Take from the listing each line that has the string "origin".

GIVEN DATA:
=-=-=

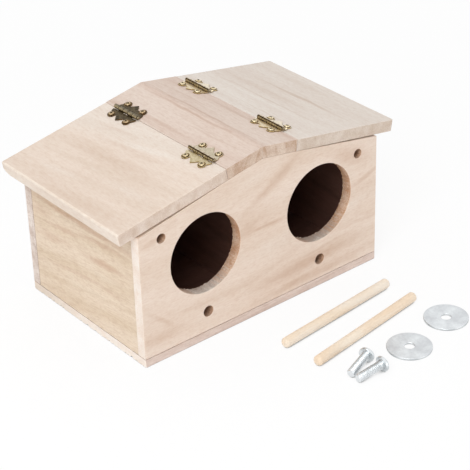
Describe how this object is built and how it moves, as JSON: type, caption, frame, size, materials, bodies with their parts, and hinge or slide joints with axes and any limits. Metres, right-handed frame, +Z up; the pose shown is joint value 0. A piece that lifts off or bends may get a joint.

=-=-=

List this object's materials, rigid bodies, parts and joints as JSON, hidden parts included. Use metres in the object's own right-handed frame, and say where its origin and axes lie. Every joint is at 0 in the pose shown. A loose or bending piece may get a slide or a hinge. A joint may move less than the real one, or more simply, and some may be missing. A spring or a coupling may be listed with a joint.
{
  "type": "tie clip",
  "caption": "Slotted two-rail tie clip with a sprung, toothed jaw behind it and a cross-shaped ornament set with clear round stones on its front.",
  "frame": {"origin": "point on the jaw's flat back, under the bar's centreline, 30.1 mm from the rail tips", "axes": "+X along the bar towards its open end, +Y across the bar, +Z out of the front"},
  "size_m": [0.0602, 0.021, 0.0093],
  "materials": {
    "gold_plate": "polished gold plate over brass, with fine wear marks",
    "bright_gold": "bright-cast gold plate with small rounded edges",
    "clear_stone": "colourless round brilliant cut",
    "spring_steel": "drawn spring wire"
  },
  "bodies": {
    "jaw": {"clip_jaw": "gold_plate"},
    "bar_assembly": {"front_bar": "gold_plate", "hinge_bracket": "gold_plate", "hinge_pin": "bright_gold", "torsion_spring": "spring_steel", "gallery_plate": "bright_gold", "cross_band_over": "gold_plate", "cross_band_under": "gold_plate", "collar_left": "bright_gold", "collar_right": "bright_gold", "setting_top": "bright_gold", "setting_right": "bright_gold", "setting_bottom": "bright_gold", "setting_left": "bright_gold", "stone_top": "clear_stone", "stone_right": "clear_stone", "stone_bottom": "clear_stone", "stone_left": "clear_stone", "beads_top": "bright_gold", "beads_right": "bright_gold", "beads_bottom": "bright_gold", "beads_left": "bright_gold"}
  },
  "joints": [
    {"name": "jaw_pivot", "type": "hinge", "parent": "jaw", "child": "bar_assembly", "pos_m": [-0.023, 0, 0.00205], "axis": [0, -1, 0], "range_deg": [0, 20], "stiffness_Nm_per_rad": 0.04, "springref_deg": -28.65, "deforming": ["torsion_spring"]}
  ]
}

=-=-=

EXERCISE RESPONSE:
List this object's materials, rigid bodies, parts and joints as JSON, hidden parts included. Use metres in the object's own right-handed frame, and say where its origin and axes lie. Every joint is at 0 in the pose shown. A loose or bending piece may get a slide or a hinge. A joint may move less than the real one, or more simply, and some may be missing. A spring or a coupling may be listed with a joint.
  "frame": {"origin": "point on the jaw's flat back, under the bar's centreline, 30.1 mm from the rail tips", "axes": "+X along the bar towards its open end, +Y across the bar, +Z out of the front"},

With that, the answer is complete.